FAQ (Frequently Asked Questions)

• Q: What's the difference between electric potential and electric potential energy?

  • A: Electric potential is the potential energy per unit charge (V = U/q), while electric potential energy is the energy a charge has due to its position in an electric field.

• Q: How do I determine the direction of the magnetic force on a moving charge?

  • A: Use the right-hand rule.
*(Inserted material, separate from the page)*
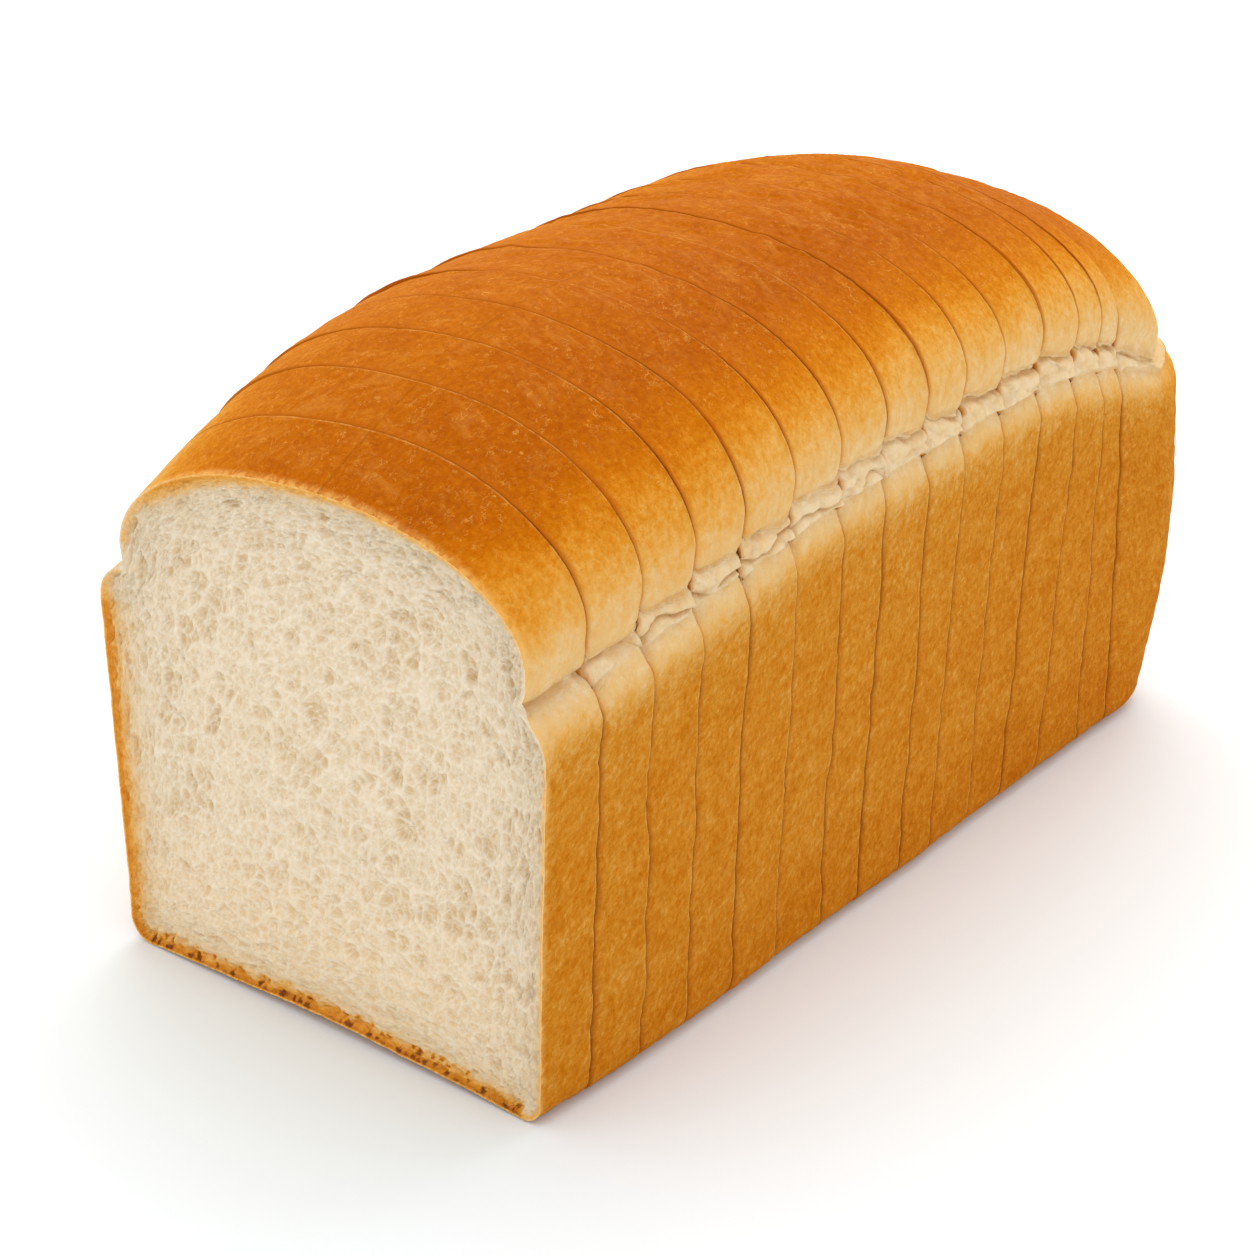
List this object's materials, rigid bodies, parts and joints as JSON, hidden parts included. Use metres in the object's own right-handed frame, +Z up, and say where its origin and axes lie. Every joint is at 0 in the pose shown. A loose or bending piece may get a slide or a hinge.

Point your fingers in the direction of the velocity, curl them towards the direction of the magnetic field, and your thumb will point in the direction of the force on a positive charge (reverse the direction for a negative charge).

• Q: What is the difference between a conductor and an insulator?

  • A: Conductors allow electric charge to flow easily through them, while insulators resist the flow of electric charge.

• Q: How does a transformer work?

  • A: A transformer uses electromagnetic induction to change the voltage of an alternating current. It consists of two coils of wire wrapped around a core. A changing current in one coil (the primary coil) induces a changing magnetic field, which induces a current in the other coil (the secondary coil).

• Q: What is the significance of Lenz's Law?

  • A: Lenz's Law is a consequence of conservation of energy. It ensures that the induced current opposes the change in magnetic flux that produced it, preventing a runaway increase in energy.

Conclusion

Electricity and magnetism are powerful forces that shape our world. This review has covered the key concepts, equations, and problem-solving techniques you need to succeed in AP Physics C: Electricity and Magnetism. By mastering the fundamentals, practicing problem solving, and understanding the underlying principles, you can unlock the mysteries of these fascinating forces. Remember to stay curious, keep exploring, and never stop questioning! How will you apply this knowledge to further your understanding of the universe? Are you ready to tackle those challenging AP Physics problems?